Discrete Variational Autoencoders
Authors: Jason Tyler Rolfe
ICLR 2017 | Conference PDF | Archive PDF | Plain Text | LLM Run Details
| Reproducibility Variable | Result | LLM Response |
|---|---|---|
| Research Type | Experimental | We present a novel method to train a class of probabilistic models with discrete latent variables using the variational autoencoder framework, including backpropagation through the discrete latent variables. The associated class of probabilistic models comprises an undirected discrete component and a directed hierarchical continuous component. The discrete component captures the distribution over the disconnected smooth manifolds induced by the continuous component. As a result, this class of models efficiently learns both the class of objects in an image, and their specific realization in pixels, from unsupervised data; and outperforms state-of-the-art methods on the permutation-invariant MNIST, Omniglot, and Caltech-101 Silhouettes datasets. |
| Researcher Affiliation | Industry | Jason Tyler Rolfe D-Wave Systems Burnaby, BC V5G-4M9, Canada jrolfe@dwavesys.com |
| Pseudocode | No | The paper does not contain any structured pseudocode or algorithm blocks. |
| Open Source Code | No | The paper does not provide a direct link or explicit statement about the availability of the source code for the described methodology.
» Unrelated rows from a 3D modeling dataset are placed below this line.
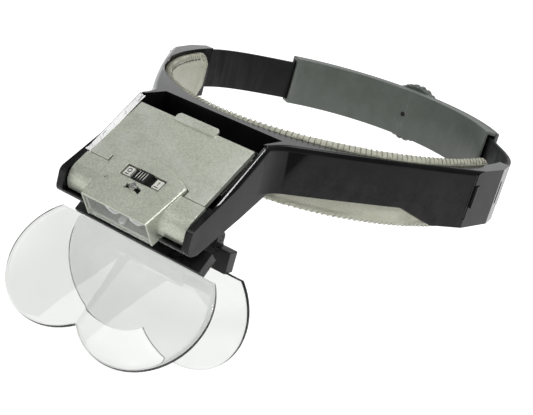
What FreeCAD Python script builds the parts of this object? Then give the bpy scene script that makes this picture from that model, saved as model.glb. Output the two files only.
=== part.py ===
"""Head visor magnifier with a lamp, as a parametric FreeCAD document in millimetres.

X is sideways, -Y is where the wearer looks and Z is up. The origin is midway between the
arm ends, level with the band's top edge. Pieces in the sloping lamp bay are drawn in a bay
frame of their own: x sideways, y up the slope, z out of it, from the battery door's top edge.
"""

import FreeCAD
import Part
import math
import os
import re

import Sketcher

SIZES = [
    # front band, with its arms and strap sockets
    ("head_half", 78.0, "half width of the band's inside"),
    ("head_reach", 97.0, "from the arm ends to the inside of the forehead"),
    ("arm_half", 84.0, "half width over the strap sockets"),
    ("arm_end_half", 82.5, "half width over the arm ends"),
    ("socket_bend_back", 10.7, "socket's rear facet, ahead of the arm ends"),
    ("knee_half", 80.6, "half width at the socket's front facet"),
    ("knee_back", 31.0, "socket's front facet, ahead of the arm ends"),
    ("arm_bow", 1.2, "how far the arms bow outwards"),
    ("band_high", 18.5, "height of the band"),
    ("socket_high", 24.7, "height of the sockets"),
    ("step_low_back", 45.0, "lower end of the step under the arm"),
    ("step_high_back", 59.0, "upper end of the step under the arm"),
    ("band_wall", 4.5, "band's wall behind the pocket"),
    ("rim_round", 2.2, "rounding of the band's top rim"),
    # visor walls and belly
    ("visor_half", 31.0, "half width over the visor walls"),
    ("wall", 3.0, "visor wall"),
    ("visor_back", 107.0, "where the walls leave the arms"),
    ("brow_back", 115.0, "where the walls' top edge starts to slope"),
    ("bend_back", 140.0, "bend in the walls' top edge"),
    ("bend_drop", 20.8, "drop at that bend"),
    ("nose_back", 151.0, "front of the walls"),
    ("nose_top", 27.5, "drop of the nose's top corner"),
    ("nose_low", 37.0, "drop of the nose's lowest point"),
    ("nose_heel_back", 145.0, "rear of the nose's flat underside"),
    ("belly_mid_back", 122.4, "bend in the belly"),
    ("belly_mid_drop", 26.4, "drop at that bend"),
    ("floor_thick", 2.0, "belly plate"),
    ("lip_drop", 35.2, "top of the lip under the lamp housing"),
    ("rim_bevel", 2.3, "bevel along the walls' inner top edge"),
    ("nose_round", 3.0, "rounding of the nose"),
    # straps
    ("strap_high", 19.4, "height of the straps"),
    ("strap_thick", 1.5, "thickness of the straps"),
    ("strap_gap", 0.25, "clearance round a strap"),
    ("strap_deep", 32.0, "depth of the strap channel in the socket"),
    ("strap_half", 80.2, "strap's half spacing at the arm ends"),
    ("strap_lean", 1.0, "degrees the channel leans outwards"),
    ("catch_wide", 2.8, "width of a catch window"),
    ("catch_high", 10.0, "height of a catch window"),
    ("catch_front", 30.0, "front catch window, ahead of the arm end"),
    ("catch_rear", 8.5, "rear catch window, ahead of the arm end"),
    ("band_mid", 11.0, "depth of the centre line of the straps and the knob"),
    # rear unit
    ("rear_middle", 1.0, "centre of the rear arc, behind the arm ends"),
    ("rear_outer", 75.5, "outer radius of the rear unit"),
    ("rear_thick", 7.0, "thickness of the rear unit"),
    ("rear_half_angle", 51.8, "half of the rear arc, in degrees"),
    ("rear_high", 24.0, "height of the rear unit"),
    ("rear_mid", 10.4, "depth of the rear shells' centre line"),
    ("shell_wall", 1.6, "wall of the rear shells"),
    ("shell_gap", 0.1, "gap between the two rear shells"),
    ("finger_angle", 36.0, "where the straps narrow to toothed fingers"),
    ("finger_tip_angle", 14.0, "how far a finger passes the knob"),
    ("finger_high", 4.0, "height of a finger outside its teeth"),
    ("tooth_count", 12.0, "teeth on the pinion"),
    ("tooth_pitch", 2.6, "pitch of the pinion and of the racks"),
    ("tooth_high", 1.5, "height of a tooth"),
    ("mesh_gap", 0.25, "clearance between teeth"),
    ("pinion_thick", 3.2, "thickness of the pinion"),
    ("shaft_rad", 3.0, "radius of the knob shaft"),
    ("run_gap", 0.06, "radial running clearance"),
    ("knob_rad", 15.0, "radius of the knob"),
    ("knob_thick", 7.0, "thickness of the knob"),
    ("knob_gap", 0.9, "gap between the knob and the rear cover"),
    ("knob_flutes", 24.0, "flutes round the knob"),
    ("flute_rad", 1.1, "radius of a flute"),
    ("screw_rad", 1.1, "radius of the small screws"),
    ("screw_head_rad", 1.9, "radius of their heads"),
    ("screw_head_high", 1.1, "height of their heads"),
    ("driver_rad", 1.2, "radius of the screwdriver's hole in the rear housing"),
    ("housing_screw_out", 12.6, "housing screws, out from the middle"),
    ("housing_screw_down", 38.0, "housing screws, down the slope"),
    ("bracket_screw_out", 10.0, "bracket screws, out from the middle"),
    # pad
    ("pad_thick", 7.0, "thickness of the pad"),
    ("pad_gap", 0.3, "gap between the pad and the band"),
    ("pad_top", 2.2, "pad's top edge above the band"),
    ("pad_low", 27.5, "pad's bottom edge below the band's top"),
    ("pad_end_back", 7.0, "pad's ends, ahead of the arm ends"),
    ("pad_end_round", 9.0, "rounding of the pad's ends"),
    # lamp bay
    ("bay_slope", 36.3, "slope of the bay, in degrees"),
    ("bay_back", 117.5, "battery door's top edge, ahead of the arm ends"),
    ("bay_drop", 3.0, "drop of the battery door's top edge"),
    ("door_half", 26.7, "half width of the battery door"),
    ("door_long", 29.8, "length of the battery door"),
    ("door_thick", 1.8, "thickness of the battery door"),
    ("door_skirt", 1.0, "depth of the door's side skirts"),
    ("tab_half", 9.7, "half width of the finger tab"),
    ("tab_reach", 2.4, "how far the tab passes the door's edge"),
    ("tab_rise", 0.6, "how far the tab stands above the door"),
    ("seam", 0.3, "gap between the door and its neighbours"),
    ("cover_half", 27.5, "half width of the lamp housing"),
    ("cover_thick", 1.6, "wall of the lamp housing"),
    ("cover_reach", 43.5, "front of the rolled edge, down the slope"),
    ("cover_deep", 7.4, "depth of the rolled edge"),
    ("roll_rad", 7.0, "radius of the rolled edge"),
    ("hood_back_half", 17.6, "half width of the hood at its rear"),
    ("hood_front_half", 15.2, "half width of the hood at its mouth"),
    ("hood_crown", 22.4, "hood's arched rear edge, down the slope"),
    ("hood_reach", 47.4, "hood's mouth, down the slope"),
    ("hood_rise", 0.9, "how far the hood stands above the door"),
    ("hood_deep", 10.6, "depth of the hood below the door's face"),
    ("hood_wall", 1.5, "wall of the hood"),
    ("hood_round", 1.0, "rounding of the hood's long top edges"),
    ("mouth_rim", 0.6, "wall of the hood round the lamp window"),
    ("mouth_deep", 2.4, "depth of the lamp window's seat"),
    ("arch_rad", 33.6, "radius of the hood's arched rear edge"),
    # switch
    ("window_half", 9.0, "half width of the switch window"),
    ("window_mid", 30.6, "middle of the switch window, down the slope"),
    ("window_high", 5.4, "height of the switch window"),
    ("plate_inset", 0.7, "dark border round a switch mark plate"),
    ("plate_wide", 3.2, "width of a switch mark plate"),
    ("slider_half", 2.9, "half length of the switch slider"),
    ("slider_rise", 0.45, "how far the slider stands out of the hood"),
    ("switch_travel", 1.5, "switch travel each way"),
    ("switch_gap", 0.15, "clearance round the slider"),
    # aimable lamp
    ("aim_mid", 43.6, "aim pivot, down the slope"),
    ("aim_arm", 7.5, "radius of the aim slot"),
    ("aim_half", 3.4, "half length of the aim slot"),
    ("aim_slot_wide", 2.0, "width of the aim slot"),
    ("led_half", 5.4, "half spacing of the lamps"),
    ("led_rad", 2.5, "radius of a lamp"),
    ("led_tip", 43.3, "tip of a lamp, down the slope"),
    ("block_half", 8.4, "half width of the lamp block"),
    ("block_front", 41.0, "front of the lamp block, down the slope"),
    ("block_back", 35.0, "rear of the lamp block, down the slope"),
    # batteries
    ("cell_rad", 5.25, "radius of an AAA cell"),
    ("cell_long", 44.5, "length of an AAA cell"),
    ("cell_gap", 0.2, "clearance round a cell"),
    ("cell_drop", 0.3, "gap between the cells and the door"),
    ("nub_rad", 1.9, "radius of a cell's positive end"),
    ("contact_thick", 0.4, "thickness of a contact plate"),
    ("contact_half", 3.6, "half width of a contact plate"),
    ("leaf_thick", 0.3, "thickness of a contact spring"),
    ("tray_half", 27.7, "half width of the battery tray"),
    ("tray_wall", 0.6, "wall of the battery tray"),
    ("tray_up", 1.6, "how far the tray passes the door's top edge"),
    ("tray_top", 2.2, "depth of the tray's rim below the door's face"),
    ("wire_rad", 0.5, "radius of a lamp wire"),
    ("wire_half", 3.0, "half spacing of the lamp wires"),
    # lens holders
    ("pin_drop", 38.6, "depth of the hinge pins"),
    ("rear_pin_back", 118.2, "rear hinge, ahead of the arm ends"),
    ("front_pin_back", 129.6, "front hinge, ahead of the arm ends"),
    ("pin_rad", 1.0, "radius of a hinge pin"),
    ("lug_rad", 2.6, "radius round a hinge pin"),
    ("lug_inner", 18.0, "inner face of a bracket lug"),
    ("lug_thick", 2.2, "thickness of a bracket lug"),
    ("washer_thick", 0.5, "thickness of a friction washer"),
    ("ear_thick", 2.4, "thickness of a holder's ear"),
    ("holder_half", 30.0, "half length of a holder"),
    ("holder_thick", 5.0, "thickness of a holder"),
    ("holder_high", 8.6, "height of a holder"),
    ("holder_below", 2.8, "from the pin to the top of the holder"),
    ("front_tilt", 41.8, "degrees the front holder leans forwards"),
    ("rear_tilt", 0.8, "degrees the rear holder leans forwards"),
    ("bracket_thick", 2.0, "plate of the hinge bracket"),
    ("bracket_behind", 6.8, "reach of the bracket behind the belly's bend"),
    ("bracket_ahead", 9.8, "reach of the bracket ahead of the belly's bend"),
    # lens plates
    ("lens_rad", 26.0, "radius of a lens lobe"),
    ("lens_half", 17.8, "half spacing of the lobes"),
    ("lens_below", 17.9, "lobe centres below the plate's top edge"),
    ("lens_thick", 2.2, "thickness of a lens plate"),
    ("lens_bulge", 1.1, "height of a lens lobe's curve"),
    ("tongue_half", 22.0, "half width of a lens plate's tongue"),
    ("tongue_high", 4.5, "height of a lens plate's tongue"),
    ("tongue_gap", 0.15, "clearance round the tongue"),
]

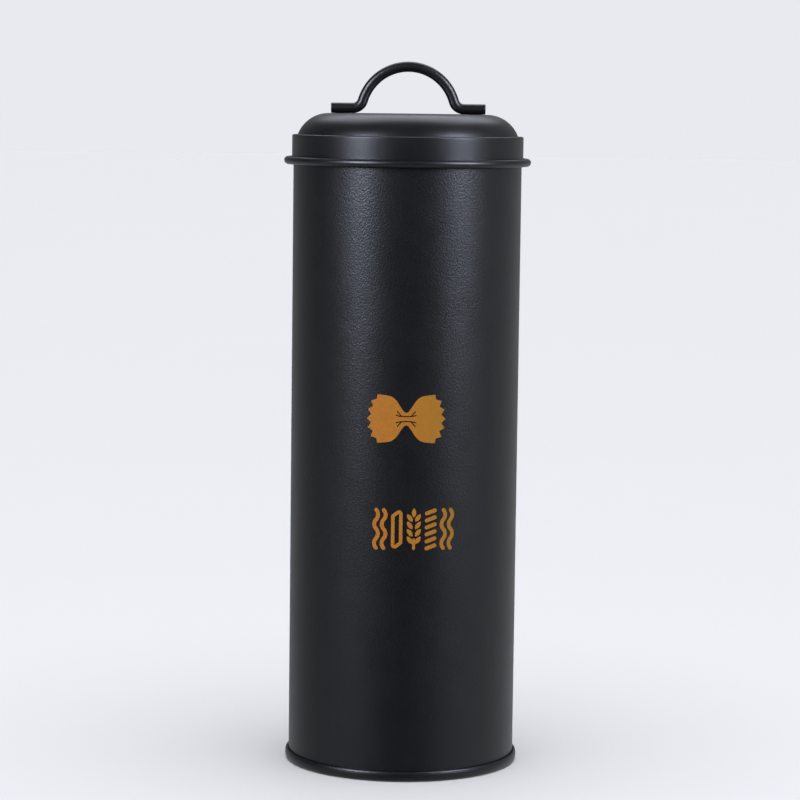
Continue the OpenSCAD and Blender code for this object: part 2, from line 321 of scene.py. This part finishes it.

Footnote 8 provides a link to a *dataset* used by a different paper. |
| Open Datasets | Yes | We train the resulting discrete VAEs on the permutation-invariant MNIST (Le Cun et al., 1998), Omniglot8 (Lake et al., 2013), and Caltech-101 Silhouettes datasets (Marlin et al., 2010). For MNIST, we use both the static binarization of Salakhutdinov & Murray (2008) and dynamic binarization. ... We use the partitioned, preprocessed Omniglot dataset of Burda et al. (2016), available from https://github.com/yburda/iwae/tree/master/datasets/OMNIGLOT. |
| Dataset Splits | No | The paper mentions training and testing on datasets but does not explicitly provide specific details about train/validation/test splits (e.g., percentages or sample counts) needed for reproduction. |
| Hardware Specification | No | The paper mentions 'a custom GPU acceleration library used for an earlier version of the code' in the acknowledgements, but it does not specify the exact GPU model or any other hardware components (CPU, RAM, etc.) used for the experiments described in the paper. |
| Software Dependencies | No | The paper mentions using 'ADAM' for optimization and 'TensorFlow' but does not provide specific version numbers for these or any other software dependencies. |
| Experiment Setup | Yes | All hyperparameters were tuned via manual experimentation. Except in Figure 6, RBMs have 128 units (64 units per side, with full bipartite connections between the two sides), with 4 layers of hierarchy in the approximating posterior. We use 100 iterations of block Gibbs sampling, with 20 persistent chains per element of the minibatch, to sample from the prior in the stochastic approximation to Equation 11. ... All neural networks implementing components of the approximating posterior contain two hidden layers of 2000 units. ... We use warm-up with strength 20 for 5 epochs, and additional warm-up of strength 2 on the RBM alone for 20 epochs. |